Elliot Frost, son of poet Robert Frost, also died of cholera.
Robert Frost, who recited a poem at the inauguration of John F. Kennedy on Jan. 20, 1961, is buried in a churchyard family plot in Bennington, Vt.
Bennington NY was named after Bennington VT. It is located in Wyoming County, where he county seat is Warsaw.
The J.C. Penney “mother store” was founded in 1902 in Kemmerer, Wyoming. It is still in business, but has shorter hours of operation than most other locations in the chain.
Wyoming is named for the Wyoming Valley of Pennsylvania, which was made famous in the 1809 poem “Gertrude of Wyoming; A Pennsylvanian Tale” by Thomas Campbell (a Scot). The poem describes a massacre in 1778 by Loyalists and their Iroquois allies of 300 members of the rebel stronghold in the valley.
The state flag of Wyoming and the flag of the U.S. Department of the Interior both feature buffaloes.

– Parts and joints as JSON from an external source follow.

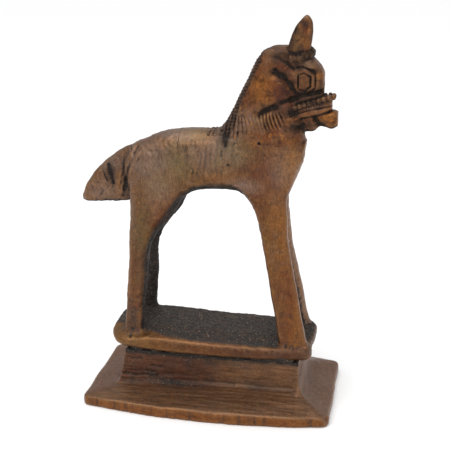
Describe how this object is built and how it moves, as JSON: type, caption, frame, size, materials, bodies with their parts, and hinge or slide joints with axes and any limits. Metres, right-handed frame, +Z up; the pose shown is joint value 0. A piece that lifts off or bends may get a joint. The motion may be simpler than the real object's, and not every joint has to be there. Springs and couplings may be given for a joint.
{
  "type": "bronze horse statuette",
  "caption": "Small cast bronze horse standing on a plinth plate and a stepped pedestal, with a beaded bridle, notched mane and wedge tail.",
  "frame": {"origin": "centre of the pedestal's flat underside", "axes": "+Z up, +X the way the horse faces, +Y towards the horse's left side"},
  "size_m": [0.1053, 0.062, 0.1562],
  "materials": {
    "pedestal_bronze": "cast and filed bronze, satin, brown patina",
    "bedding": "dark rough filler with pale grains",
    "pins": "turned bronze",
    "plate_bronze": "granular dark patina on top, rubbed edges",
    "leg_bronze": "satin rubbed bronze, dark inside",
    "body_bronze": "satin bronze with grey-green and lilac patina",
    "head_bronze": "rubbed golden bronze with dark recesses"
  },
  "bodies": {
    "root": {"flared_base": "pedestal_bronze", "pedestal_block": "pedestal_bronze", "bedding_layer": "bedding", "fixing_pins": "pins", "plinth_plate": "plate_bronze", "hindleg_right": "leg_bronze", "hindleg_left": "leg_bronze", "foreleg_right": "leg_bronze", "foreleg_left": "leg_bronze", "torso": "body_bronze", "tail": "body_bronze", "saddle_cloth": "body_bronze", "neck": "head_bronze", "neck_collar": "head_bronze", "mane": "head_bronze", "head": "head_bronze", "lower_jaw": "head_bronze", "bridle_band": "head_bronze", "eye_right": "head_bronze", "eye_left": "head_bronze", "ear_right": "head_bronze", "ear_left": "head_bronze", "forelock": "head_bronze"}
  },
  "joints": []
}
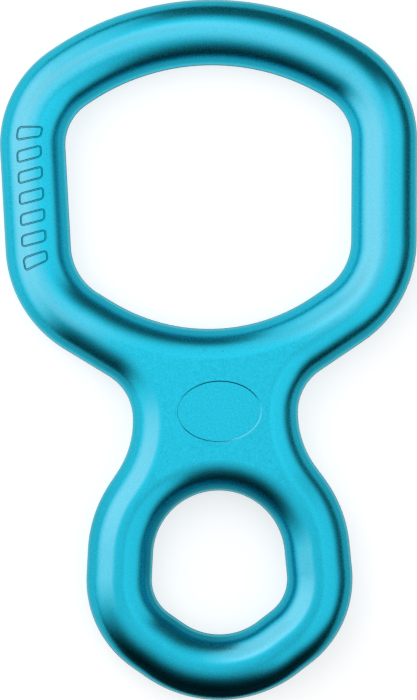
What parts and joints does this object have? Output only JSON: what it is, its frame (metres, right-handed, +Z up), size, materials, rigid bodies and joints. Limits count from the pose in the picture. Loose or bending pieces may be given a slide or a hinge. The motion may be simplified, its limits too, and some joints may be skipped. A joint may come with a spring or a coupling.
{
  "type": "figure eight descender",
  "caption": "One-piece forged figure eight descender: a round bar forms a large rope eye and a small carabiner eye with a flat web between them, to slow a rope when abseiling or belaying.",
  "frame": {"origin": "on the underside (z = 0), under the middle of the overall length and width, with the device lying flat", "axes": "+Y from the small carabiner eye towards the large rope eye, +Z up through the thickness, +X to the right in the face view"},
  "size_m": [0.0714, 0.12, 0.011],
  "materials": {
    "anodised_aluminium": "turquoise anodising, satin on the round bars and finely grained on the flat web"
  },
  "bodies": {
    "root": {"forged_body": "anodised_aluminium"}
  },
  "joints": []
}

The “Big Five” of game hunting – the animals most dangerous to hunt – are the African elephant, rhinoceros, Cape buffalo, lion, and leopard. Of the five, the Cape buffalo is considered the most dangerous.
The Black Rhinoceros has 84 chromosomes, the most of any mammalian species.

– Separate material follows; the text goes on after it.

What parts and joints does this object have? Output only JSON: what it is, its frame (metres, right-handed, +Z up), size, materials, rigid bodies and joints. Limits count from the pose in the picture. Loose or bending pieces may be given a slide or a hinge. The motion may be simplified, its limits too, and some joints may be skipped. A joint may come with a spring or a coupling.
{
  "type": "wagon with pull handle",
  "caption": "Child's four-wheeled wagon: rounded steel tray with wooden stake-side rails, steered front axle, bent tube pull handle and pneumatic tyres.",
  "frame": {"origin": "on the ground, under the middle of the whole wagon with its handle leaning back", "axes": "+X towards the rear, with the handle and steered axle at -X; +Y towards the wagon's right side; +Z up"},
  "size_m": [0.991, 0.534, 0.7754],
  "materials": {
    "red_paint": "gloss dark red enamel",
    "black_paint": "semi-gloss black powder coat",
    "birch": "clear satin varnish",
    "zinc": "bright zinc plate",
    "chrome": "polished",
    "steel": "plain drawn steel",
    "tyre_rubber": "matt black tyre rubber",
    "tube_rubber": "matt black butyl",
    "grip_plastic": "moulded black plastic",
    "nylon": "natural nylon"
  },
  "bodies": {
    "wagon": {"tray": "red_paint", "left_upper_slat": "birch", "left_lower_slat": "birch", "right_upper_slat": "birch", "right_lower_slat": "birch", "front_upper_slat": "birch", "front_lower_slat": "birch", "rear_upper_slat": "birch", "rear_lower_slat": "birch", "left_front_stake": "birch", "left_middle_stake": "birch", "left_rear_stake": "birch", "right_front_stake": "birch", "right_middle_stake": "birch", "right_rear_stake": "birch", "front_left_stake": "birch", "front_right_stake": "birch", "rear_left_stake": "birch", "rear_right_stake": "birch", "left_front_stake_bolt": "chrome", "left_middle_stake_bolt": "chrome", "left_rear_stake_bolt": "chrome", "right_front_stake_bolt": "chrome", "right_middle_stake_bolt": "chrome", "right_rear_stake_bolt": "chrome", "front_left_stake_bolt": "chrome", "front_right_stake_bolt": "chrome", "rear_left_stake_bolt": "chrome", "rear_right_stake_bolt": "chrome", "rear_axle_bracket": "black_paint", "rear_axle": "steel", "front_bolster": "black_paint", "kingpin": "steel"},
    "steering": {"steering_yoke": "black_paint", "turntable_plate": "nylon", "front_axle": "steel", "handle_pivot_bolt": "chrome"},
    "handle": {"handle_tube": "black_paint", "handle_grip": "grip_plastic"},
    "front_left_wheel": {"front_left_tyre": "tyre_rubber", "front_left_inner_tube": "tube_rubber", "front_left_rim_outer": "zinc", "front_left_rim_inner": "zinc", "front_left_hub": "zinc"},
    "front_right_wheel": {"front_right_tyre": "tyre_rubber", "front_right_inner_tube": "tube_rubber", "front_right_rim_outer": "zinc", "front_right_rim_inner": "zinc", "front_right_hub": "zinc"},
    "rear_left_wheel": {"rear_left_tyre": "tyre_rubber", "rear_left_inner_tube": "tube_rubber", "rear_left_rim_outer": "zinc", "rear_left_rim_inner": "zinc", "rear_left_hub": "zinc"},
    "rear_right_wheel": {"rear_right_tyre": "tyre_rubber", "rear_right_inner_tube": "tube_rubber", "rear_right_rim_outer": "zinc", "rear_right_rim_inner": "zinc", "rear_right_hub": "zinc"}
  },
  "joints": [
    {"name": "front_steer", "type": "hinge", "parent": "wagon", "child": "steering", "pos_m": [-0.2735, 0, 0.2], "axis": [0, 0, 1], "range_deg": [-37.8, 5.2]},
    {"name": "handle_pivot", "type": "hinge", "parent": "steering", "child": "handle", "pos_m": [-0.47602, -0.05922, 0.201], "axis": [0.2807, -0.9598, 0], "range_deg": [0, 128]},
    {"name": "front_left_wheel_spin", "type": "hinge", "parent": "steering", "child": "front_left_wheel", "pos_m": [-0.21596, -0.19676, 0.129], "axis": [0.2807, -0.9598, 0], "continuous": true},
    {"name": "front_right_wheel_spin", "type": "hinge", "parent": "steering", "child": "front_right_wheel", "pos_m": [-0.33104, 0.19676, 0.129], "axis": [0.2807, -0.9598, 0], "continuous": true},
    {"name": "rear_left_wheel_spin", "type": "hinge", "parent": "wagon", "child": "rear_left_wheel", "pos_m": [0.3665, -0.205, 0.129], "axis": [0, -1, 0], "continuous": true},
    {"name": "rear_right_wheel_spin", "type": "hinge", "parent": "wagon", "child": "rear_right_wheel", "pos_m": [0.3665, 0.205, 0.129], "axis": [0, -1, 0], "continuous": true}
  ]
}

Sirius Black, brother of Regulus Black, was Harry Potter’s godfather, a close friend of his parents James and Lily during their Hogwarts days, and the title character of J.K. Rowling’s The Prisoner of Azkaban. He fell in a magical battle against Voldemort’s minions.
The jet-engine-powered SSM-N-8 Regulus was the Navy’s first submarine-launched cruise missile, deployed in the fleet from 1955 to 1964. Each missile sub carried 2 of them in a hangar just aft of the sail. One Regulus sub, USS Growler, is now open for tours at the Intrepid Sea-Air-Space Museum in Manhattan.

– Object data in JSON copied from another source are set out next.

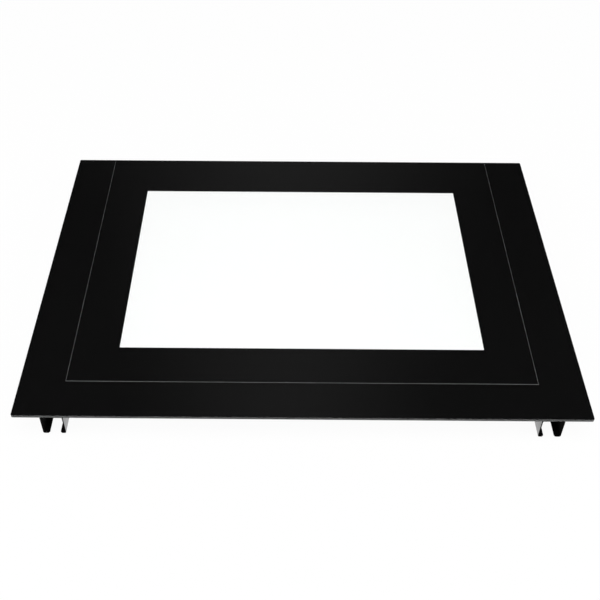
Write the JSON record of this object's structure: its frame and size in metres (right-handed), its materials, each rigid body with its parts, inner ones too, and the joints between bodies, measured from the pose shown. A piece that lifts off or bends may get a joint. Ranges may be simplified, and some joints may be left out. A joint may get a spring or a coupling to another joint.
{
  "type": "oven door glass",
  "caption": "Outer oven door glass: a toughened pane with a black enamel border round a clear window, and lipped steel rails bonded to its back.",
  "frame": {"origin": "below the middle of the pane, level with the undersides of the rails' lips, on which it stands", "axes": "+X along the door's width, +Y up the door away from its lower edge, +Z out of the glass face"},
  "size_m": [0.595, 0.44, 0.032],
  "materials": {
    "clear_glass": "gloss",
    "black_enamel": "gloss",
    "painted_rail": "satin",
    "silicone": "satin"
  },
  "bodies": {
    "root": {"glass_pane": "clear_glass", "enamel_border": "black_enamel", "left_rail": "painted_rail", "right_rail": "painted_rail", "left_adhesive": "silicone", "right_adhesive": "silicone"}
  },
  "joints": []
}
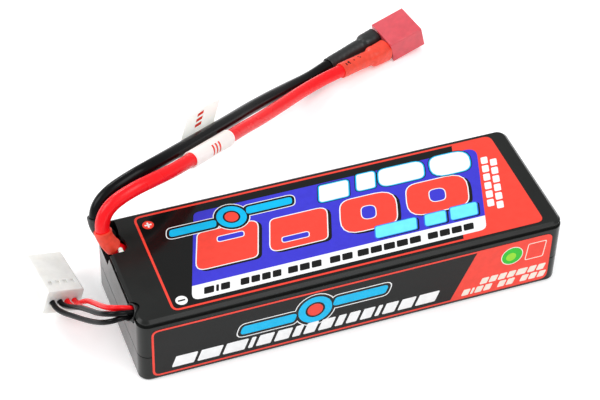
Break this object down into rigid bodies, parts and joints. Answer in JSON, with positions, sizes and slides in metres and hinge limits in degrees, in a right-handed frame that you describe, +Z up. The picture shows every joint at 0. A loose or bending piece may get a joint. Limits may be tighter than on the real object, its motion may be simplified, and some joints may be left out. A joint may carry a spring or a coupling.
{
  "type": "lipo battery pack",
  "caption": "Flat two-cell battery pack in a two-shell hard plastic case, with red and black main leads to a two-blade plug and a four-wire balance lead.",
  "frame": {"origin": "centre of the case's underside", "axes": "+X along the case, away from the end where the leads leave; -Y towards the front label; +Z up through the top label"},
  "size_m": [0.1658, 0.1327, 0.0414],
  "materials": {
    "case": "satin moulded black plastic",
    "pouch": "satin laminated foil",
    "tape": "cloth tape",
    "foam": "closed-cell foam",
    "tab_aluminium": "rolled strip",
    "tab_nickel": "nickel-plated strip",
    "board": "glass-fibre board with solder mask",
    "card": "insulating card",
    "solder": "tin solder",
    "glue": "clear hot-melt glue",
    "label": "glossy printed sticker",
    "red_silicone": "glossy silicone insulation",
    "black_silicone": "glossy silicone insulation",
    "red_shrink": "shrunk sleeve",
    "black_shrink": "shrunk sleeve",
    "red_nylon": "satin moulded nylon",
    "gold": "gold-plated spring contact",
    "tag_vinyl": "white vinyl flag",
    "white_nylon": "natural moulded nylon",
    "tinned": "tin-plated crimp"
  },
  "bodies": {
    "root": {"case_bottom": "case", "case_top": "case", "cell_lower": "pouch", "cell_upper": "pouch", "cell_tape": "tape", "foam_pad_bottom": "foam", "foam_pad_top": "foam", "foam_end_block": "foam", "positive_tabs": "tab_aluminium", "negative_tabs": "tab_nickel", "connection_board": "board", "board_insulator": "card", "series_link": "tab_nickel", "solder_joints": "solder", "glue_bead": "glue", "top_label": "label", "front_label": "label", "rear_label": "label", "red_main_lead": "red_silicone", "black_main_lead": "black_silicone", "red_exit_sleeve": "red_shrink", "black_exit_sleeve": "black_shrink", "red_plug_sleeve": "red_shrink", "black_plug_sleeve": "black_shrink", "plug_housing": "red_nylon", "plug_contact_flat": "gold", "plug_contact_upright": "gold", "lead_tag": "tag_vinyl", "balance_sleeve": "black_shrink", "balance_wire_1": "black_silicone", "balance_wire_2": "black_silicone", "balance_wire_3": "red_silicone", "balance_wire_4": "red_silicone", "balance_housing": "white_nylon", "balance_contacts": "tinned"}
  },
  "joints": []
}
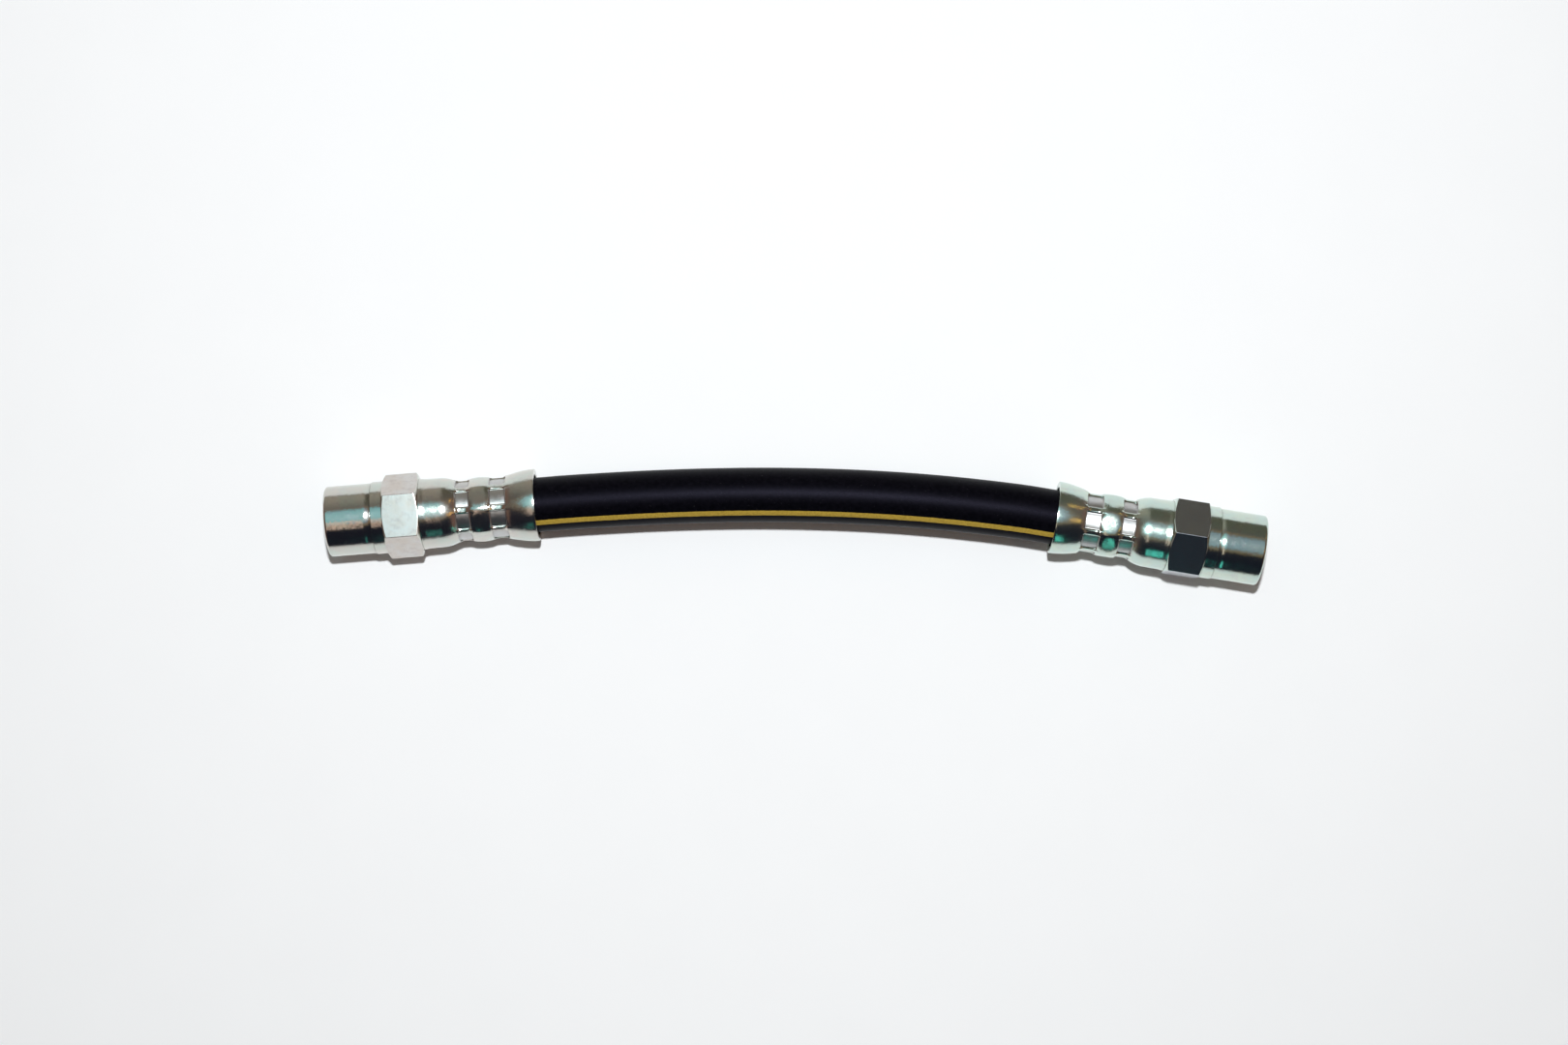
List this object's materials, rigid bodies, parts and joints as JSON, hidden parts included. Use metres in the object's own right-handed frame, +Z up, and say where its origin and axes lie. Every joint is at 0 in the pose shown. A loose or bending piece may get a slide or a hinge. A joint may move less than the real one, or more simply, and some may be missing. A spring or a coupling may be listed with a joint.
{
  "type": "brake hose",
  "caption": "Short rubber brake hose with a crimped steel fitting at each end, each with a hexagon for a spanner and a female thread for a brake pipe's nut.",
  "frame": {"origin": "on the surface that the part lies on, under the middle of the box of its two fittings", "axes": "+X along the hose from the left fitting to the right one, +Y towards the outside of the hose's slight bow, +Z up from the surface"},
  "size_m": [0.1805, 0.0225, 0.0161],
  "materials": {
    "zinc_plated_steel": "zinc plated and passivated, bright, with a faint green, copper and teal tint and fine sparkle",
    "insert_steel": "turned steel, dull",
    "liner_rubber": "smooth extruded rubber, black",
    "braid_yarn": "braided textile yarn, undyed cream, set in rubber",
    "cushion_rubber": "thin rubber layer, black, matt",
    "cover_rubber": "weather-proof rubber, black with a soft sheen, with one thin yellow stripe along it"
  },
  "bodies": {
    "root": {"left_fitting": "zinc_plated_steel", "right_fitting": "zinc_plated_steel", "left_insert": "insert_steel", "right_insert": "insert_steel", "hose_liner": "liner_rubber", "inner_braid": "braid_yarn", "cushion_layer": "cushion_rubber", "outer_braid": "braid_yarn", "hose_cover": "cover_rubber"}
  },
  "joints": []
}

The Regulus was made by Chance Vought Aircraft, best known for the F4U Corsair, the official state airplane of Connecticut (the only state to have one), where it and most of its components were made.
George W. Bush was born in New Haven, Conn. on July 6, 1946, the eldest child of George H.W. and Barbara Bush, but moved with his family while still very young, and was raised in Midland and Houston, Tex.
James Haven is the brother of Angelina Jolie and the pair made headlines and tabloids for their implicitly incestuous kissing and flirting (though it’s generally believed to have been a publicity stunt). Both are the children of Jon Voight, though both dropped his surname due to personal issues.
Jon Voight played FDR in the highly ahistorical blockbuster Pearl Harbor. Voight is personally pretty conservative, unlike Roosevelt.
Another Voight who changed his surname was Jon’s songwriting brother Wes. Known as Chip Taylor, he penned Wild Thing (the 1966 Troggs hit) and Angel of the Morning (recorded separately by Juice Newton, Merrilee Rush, Dusty Springfield, and many more).